▶ [WRITTEN REQUEST]: Repeat the material exactly, every line of it.

▶ [SUPPLIED MATERIAL]:
______
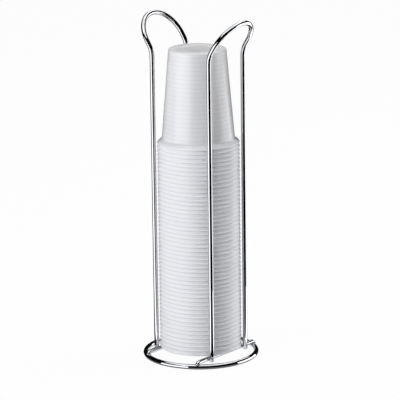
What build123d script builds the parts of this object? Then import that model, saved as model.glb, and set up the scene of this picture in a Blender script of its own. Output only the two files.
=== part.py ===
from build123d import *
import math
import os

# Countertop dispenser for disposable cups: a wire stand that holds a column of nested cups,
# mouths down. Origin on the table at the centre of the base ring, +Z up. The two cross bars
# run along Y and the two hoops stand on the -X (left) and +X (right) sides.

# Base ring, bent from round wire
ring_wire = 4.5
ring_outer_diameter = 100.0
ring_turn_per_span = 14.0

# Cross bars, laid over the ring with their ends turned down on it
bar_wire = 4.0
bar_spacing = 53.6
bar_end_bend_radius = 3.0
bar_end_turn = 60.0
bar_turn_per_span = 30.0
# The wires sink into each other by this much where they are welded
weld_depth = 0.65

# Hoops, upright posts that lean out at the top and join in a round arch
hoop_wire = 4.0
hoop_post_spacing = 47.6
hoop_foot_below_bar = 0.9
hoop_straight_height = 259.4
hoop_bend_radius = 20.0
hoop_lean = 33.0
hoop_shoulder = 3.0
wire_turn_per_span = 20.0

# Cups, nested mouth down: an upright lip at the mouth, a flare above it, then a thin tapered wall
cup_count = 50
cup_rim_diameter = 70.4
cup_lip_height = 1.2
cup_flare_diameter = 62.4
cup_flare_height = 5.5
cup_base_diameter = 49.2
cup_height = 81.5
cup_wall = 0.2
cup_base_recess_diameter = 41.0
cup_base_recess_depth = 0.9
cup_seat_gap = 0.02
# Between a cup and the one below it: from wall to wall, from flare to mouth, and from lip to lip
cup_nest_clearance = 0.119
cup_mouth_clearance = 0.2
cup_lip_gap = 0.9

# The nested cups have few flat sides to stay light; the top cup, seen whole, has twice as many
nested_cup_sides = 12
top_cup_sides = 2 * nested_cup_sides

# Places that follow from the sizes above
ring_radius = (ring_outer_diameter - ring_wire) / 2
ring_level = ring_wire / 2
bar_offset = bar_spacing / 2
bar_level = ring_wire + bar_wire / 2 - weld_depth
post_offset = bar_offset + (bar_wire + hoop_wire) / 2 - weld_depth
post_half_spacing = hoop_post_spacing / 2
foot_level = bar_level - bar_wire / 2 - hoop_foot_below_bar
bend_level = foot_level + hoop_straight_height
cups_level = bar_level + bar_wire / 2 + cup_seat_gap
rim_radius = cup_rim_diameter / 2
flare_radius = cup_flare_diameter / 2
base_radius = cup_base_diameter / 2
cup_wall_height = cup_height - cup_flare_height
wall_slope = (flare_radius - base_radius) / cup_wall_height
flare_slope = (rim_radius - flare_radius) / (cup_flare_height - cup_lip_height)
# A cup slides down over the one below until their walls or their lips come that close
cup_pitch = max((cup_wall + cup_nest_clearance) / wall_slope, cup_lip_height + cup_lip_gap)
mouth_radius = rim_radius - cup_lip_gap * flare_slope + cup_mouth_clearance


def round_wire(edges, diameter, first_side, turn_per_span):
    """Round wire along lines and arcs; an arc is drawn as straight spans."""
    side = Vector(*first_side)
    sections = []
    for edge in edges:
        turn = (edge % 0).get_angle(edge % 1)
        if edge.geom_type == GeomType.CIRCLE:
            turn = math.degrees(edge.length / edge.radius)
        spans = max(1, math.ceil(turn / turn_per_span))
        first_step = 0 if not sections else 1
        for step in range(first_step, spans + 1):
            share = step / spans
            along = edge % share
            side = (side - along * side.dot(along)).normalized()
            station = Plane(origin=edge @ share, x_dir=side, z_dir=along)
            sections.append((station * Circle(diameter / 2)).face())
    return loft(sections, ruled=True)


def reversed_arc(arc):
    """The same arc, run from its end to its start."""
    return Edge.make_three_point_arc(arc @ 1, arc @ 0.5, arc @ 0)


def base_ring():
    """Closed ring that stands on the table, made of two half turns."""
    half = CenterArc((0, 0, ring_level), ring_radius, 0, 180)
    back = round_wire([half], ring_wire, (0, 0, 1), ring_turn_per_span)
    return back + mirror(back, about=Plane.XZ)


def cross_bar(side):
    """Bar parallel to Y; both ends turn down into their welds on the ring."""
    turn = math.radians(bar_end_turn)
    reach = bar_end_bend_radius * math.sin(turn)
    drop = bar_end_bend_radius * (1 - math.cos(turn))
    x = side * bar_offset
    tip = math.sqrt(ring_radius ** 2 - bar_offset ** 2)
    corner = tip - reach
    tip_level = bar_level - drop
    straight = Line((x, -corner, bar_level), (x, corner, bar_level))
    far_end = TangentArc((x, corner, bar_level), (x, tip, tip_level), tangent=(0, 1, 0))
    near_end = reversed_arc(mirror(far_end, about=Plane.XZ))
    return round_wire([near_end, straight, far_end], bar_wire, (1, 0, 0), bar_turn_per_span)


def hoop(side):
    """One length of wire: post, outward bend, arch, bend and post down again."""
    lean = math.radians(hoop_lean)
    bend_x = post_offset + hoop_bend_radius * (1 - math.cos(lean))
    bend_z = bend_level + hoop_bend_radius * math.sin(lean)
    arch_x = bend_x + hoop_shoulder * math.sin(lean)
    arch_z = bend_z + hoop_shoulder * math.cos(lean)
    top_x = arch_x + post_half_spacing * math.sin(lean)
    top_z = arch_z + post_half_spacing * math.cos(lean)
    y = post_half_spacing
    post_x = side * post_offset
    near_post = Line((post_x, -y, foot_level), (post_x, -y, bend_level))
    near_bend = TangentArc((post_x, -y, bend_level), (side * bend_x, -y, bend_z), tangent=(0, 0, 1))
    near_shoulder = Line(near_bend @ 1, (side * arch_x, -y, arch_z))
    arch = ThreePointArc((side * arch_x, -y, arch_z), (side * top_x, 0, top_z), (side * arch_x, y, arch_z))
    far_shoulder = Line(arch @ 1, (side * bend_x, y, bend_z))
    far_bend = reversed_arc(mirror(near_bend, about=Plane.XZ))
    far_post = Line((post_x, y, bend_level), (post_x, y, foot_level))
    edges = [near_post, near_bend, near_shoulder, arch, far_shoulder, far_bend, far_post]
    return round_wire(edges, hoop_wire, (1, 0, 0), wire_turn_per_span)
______
▶ [ANSWER TO THE EXERCISE]:
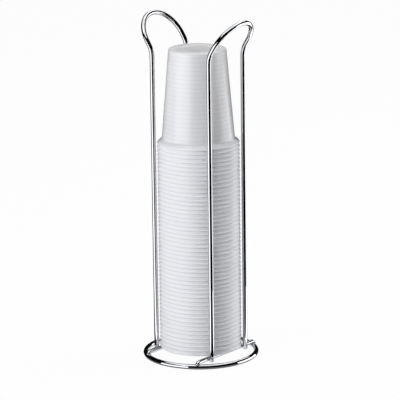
What build123d script builds the parts of this object? Then import that model, saved as model.glb, and set up the scene of this picture in a Blender script of its own. Output only the two files.
=== part.py ===
from build123d import *
import math
import os

# Countertop dispenser for disposable cups: a wire stand that holds a column of nested cups,
# mouths down. Origin on the table at the centre of the base ring, +Z up. The two cross bars
# run along Y and the two hoops stand on the -X (left) and +X (right) sides.

# Base ring, bent from round wire
ring_wire = 4.5
ring_outer_diameter = 100.0
ring_turn_per_span = 14.0

# Cross bars, laid over the ring with their ends turned down on it
bar_wire = 4.0
bar_spacing = 53.6
bar_end_bend_radius = 3.0
bar_end_turn = 60.0
bar_turn_per_span = 30.0
# The wires sink into each other by this much where they are welded
weld_depth = 0.65

# Hoops, upright posts that lean out at the top and join in a round arch
hoop_wire = 4.0
hoop_post_spacing = 47.6
hoop_foot_below_bar = 0.9
hoop_straight_height = 259.4
hoop_bend_radius = 20.0
hoop_lean = 33.0
hoop_shoulder = 3.0
wire_turn_per_span = 20.0

# Cups, nested mouth down: an upright lip at the mouth, a flare above it, then a thin tapered wall
cup_count = 50
cup_rim_diameter = 70.4
cup_lip_height = 1.2
cup_flare_diameter = 62.4
cup_flare_height = 5.5
cup_base_diameter = 49.2
cup_height = 81.5
cup_wall = 0.2
cup_base_recess_diameter = 41.0
cup_base_recess_depth = 0.9
cup_seat_gap = 0.02
# Between a cup and the one below it: from wall to wall, from flare to mouth, and from lip to lip
cup_nest_clearance = 0.119
cup_mouth_clearance = 0.2
cup_lip_gap = 0.9

# The nested cups have few flat sides to stay light; the top cup, seen whole, has twice as many
nested_cup_sides = 12
top_cup_sides = 2 * nested_cup_sides

# Places that follow from the sizes above
ring_radius = (ring_outer_diameter - ring_wire) / 2
ring_level = ring_wire / 2
bar_offset = bar_spacing / 2
bar_level = ring_wire + bar_wire / 2 - weld_depth
post_offset = bar_offset + (bar_wire + hoop_wire) / 2 - weld_depth
post_half_spacing = hoop_post_spacing / 2
foot_level = bar_level - bar_wire / 2 - hoop_foot_below_bar
bend_level = foot_level + hoop_straight_height
cups_level = bar_level + bar_wire / 2 + cup_seat_gap
rim_radius = cup_rim_diameter / 2
flare_radius = cup_flare_diameter / 2
base_radius = cup_base_diameter / 2
cup_wall_height = cup_height - cup_flare_height
wall_slope = (flare_radius - base_radius) / cup_wall_height
flare_slope = (rim_radius - flare_radius) / (cup_flare_height - cup_lip_height)
# A cup slides down over the one below until their walls or their lips come that close
cup_pitch = max((cup_wall + cup_nest_clearance) / wall_slope, cup_lip_height + cup_lip_gap)
mouth_radius = rim_radius - cup_lip_gap * flare_slope + cup_mouth_clearance


def round_wire(edges, diameter, first_side, turn_per_span):
    """Round wire along lines and arcs; an arc is drawn as straight spans."""
    side = Vector(*first_side)
    sections = []
    for edge in edges:
        turn = (edge % 0).get_angle(edge % 1)
        if edge.geom_type == GeomType.CIRCLE:
            turn = math.degrees(edge.length / edge.radius)
        spans = max(1, math.ceil(turn / turn_per_span))
        first_step = 0 if not sections else 1
        for step in range(first_step, spans + 1):
            share = step / spans
            along = edge % share
            side = (side - along * side.dot(along)).normalized()
            station = Plane(origin=edge @ share, x_dir=side, z_dir=along)
            sections.append((station * Circle(diameter / 2)).face())
    return loft(sections, ruled=True)


def reversed_arc(arc):
    """The same arc, run from its end to its start."""
    return Edge.make_three_point_arc(arc @ 1, arc @ 0.5, arc @ 0)


def base_ring():
    """Closed ring that stands on the table, made of two half turns."""
    half = CenterArc((0, 0, ring_level), ring_radius, 0, 180)
    back = round_wire([half], ring_wire, (0, 0, 1), ring_turn_per_span)
    return back + mirror(back, about=Plane.XZ)


def cross_bar(side):
    """Bar parallel to Y; both ends turn down into their welds on the ring."""
    turn = math.radians(bar_end_turn)
    reach = bar_end_bend_radius * math.sin(turn)
    drop = bar_end_bend_radius * (1 - math.cos(turn))
    x = side * bar_offset
    tip = math.sqrt(ring_radius ** 2 - bar_offset ** 2)
    corner = tip - reach
    tip_level = bar_level - drop
    straight = Line((x, -corner, bar_level), (x, corner, bar_level))
    far_end = TangentArc((x, corner, bar_level), (x, tip, tip_level), tangent=(0, 1, 0))
    near_end = reversed_arc(mirror(far_end, about=Plane.XZ))
    return round_wire([near_end, straight, far_end], bar_wire, (1, 0, 0), bar_turn_per_span)


def hoop(side):
    """One length of wire: post, outward bend, arch, bend and post down again."""
    lean = math.radians(hoop_lean)
    bend_x = post_offset + hoop_bend_radius * (1 - math.cos(lean))
    bend_z = bend_level + hoop_bend_radius * math.sin(lean)
    arch_x = bend_x + hoop_shoulder * math.sin(lean)
    arch_z = bend_z + hoop_shoulder * math.cos(lean)
    top_x = arch_x + post_half_spacing * math.sin(lean)
    top_z = arch_z + post_half_spacing * math.cos(lean)
    y = post_half_spacing
    post_x = side * post_offset
    near_post = Line((post_x, -y, foot_level), (post_x, -y, bend_level))
    near_bend = TangentArc((post_x, -y, bend_level), (side * bend_x, -y, bend_z), tangent=(0, 0, 1))
    near_shoulder = Line(near_bend @ 1, (side * arch_x, -y, arch_z))
    arch = ThreePointArc((side * arch_x, -y, arch_z), (side * top_x, 0, top_z), (side * arch_x, y, arch_z))
    far_shoulder = Line(arch @ 1, (side * bend_x, y, bend_z))
    far_bend = reversed_arc(mirror(near_bend, about=Plane.XZ))
    far_post = Line((post_x, y, bend_level), (post_x, y, foot_level))
    edges = [near_post, near_bend, near_shoulder, arch, far_shoulder, far_bend, far_post]
    return round_wire(edges, hoop_wire, (1, 0, 0), wire_turn_per_span)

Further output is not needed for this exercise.